The difference in the number of wagers by hedge funds and other large speculators on a decline in the Canadian dollar compared with those on a gain -- so-called net shorts -- was 65,331 on March 19, compared with net shorts of 53,397 a week earlier.
The Canadian dollar weakened as European and Cypriot officials were locked in talks to find a formula to avert the Mediterranean island’s financial collapse, struggling to forge consensus on a bailout package before the European Central Bank cuts funding.
Cyprus’s House of Representatives late Friday approved the passage of legislation to allow capital controls and to create a “solidarity” investment fund, part of an attempt to secure financial support from the euro area and International Monetary Fund. Legislators were debating another seven laws, including one to reorganize the nation’s banks.
Futures on crude oil, Canada’s largest export, gained 0.4 percent in New York this week to $93.80 a barrel. Western Canada Select, the benchmark for oil-sands bitumen, traded a discount of $16.50 to U.S. West Texas Intermediate price, the lowest since Oct. 17. The discount has fallen from $42.50 on Dec. 14.
“Canada is still grabbing a larger market share of U.S. oil market, despite the U.S. oil boom,” David Watt, chief economist at HSBC Bank Canada in Toronto, said by phone. “That is a very good story for Canada, at least in terms of oil volume.”
Canadian oil exports to the U.S. rose in 2012 even as the world’s largest economy imported the lowest amount of crude oil last year in any year since 1997, according to a government report released March 20. Imports from Canada have gone up since 2005 compared to fewer imports from Saudi Arabia, Mexico and Venezuela, the U.S. Energy Information Administration said.
The loonie declined as Canada’s factory sales dropped last month for the fourth time in five months, led by declines in automobiles and aircraft. Sales fell 0.2 percent to C$48 billion ($46.9 billion), Statistics Canada said in Ottawa. None of the 20 economists surveyed by Bloomberg forecast a decline, and their median estimate was for a 0.6 percent gain.
“A little bit of a negative number for Canada,” Don Mikolich, executive director of foreign exchange sales at Canadian Imperial Bank of Commerce, said by phone from Toronto on March 19. “Without that positive reinforcement over this week and next, I think Canada will test the upper limit ends of the boundaries.”
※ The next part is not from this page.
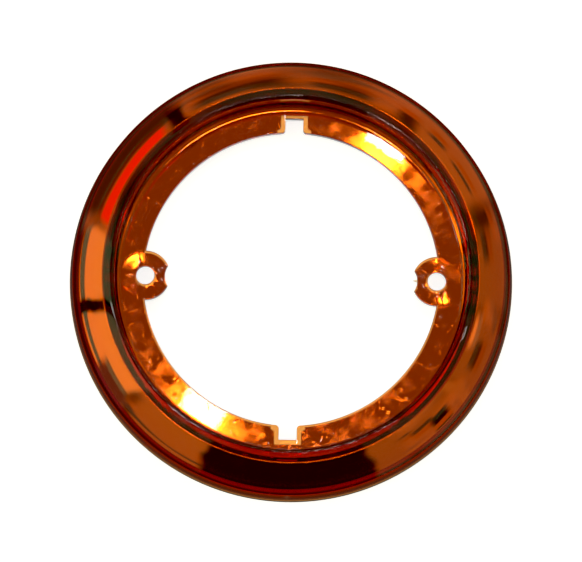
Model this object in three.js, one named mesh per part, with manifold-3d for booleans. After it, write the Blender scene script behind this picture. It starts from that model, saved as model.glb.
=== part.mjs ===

Mikolich said the loonie could weaken to C$1.03 per U.S. dollar in the next two weeks.
Gross domestic product in Canada expanded 0.1 percent in January after contracting 0.2 percent the previous month, according to the median estimate in a Bloomberg survey of 18 economists before the report is released on March 28.
Canadian Finance Minister Flaherty’s budget projected Canada will swing to a surplus of about C$800 million ($781 billion) in the fiscal year that begins April 2015, from a C$25.9 billion deficit in the year ending this month.
The Fed led by Chairman Ben S. Bernanke said it would keep buying $85 billion of bonds each month to cap borrowing costs while holding its target interest rate near zero as long as unemployment remains above 6.5 percent and inflation is projected to be no more than 2.5 percent.
The loonie has fallen 2.6 percent in the past six months against nine developed nation peers tracked by the Bloomberg Correlation Weighted Indexes. The U.S is up 2.6 percent the euro gained 2.7 percent.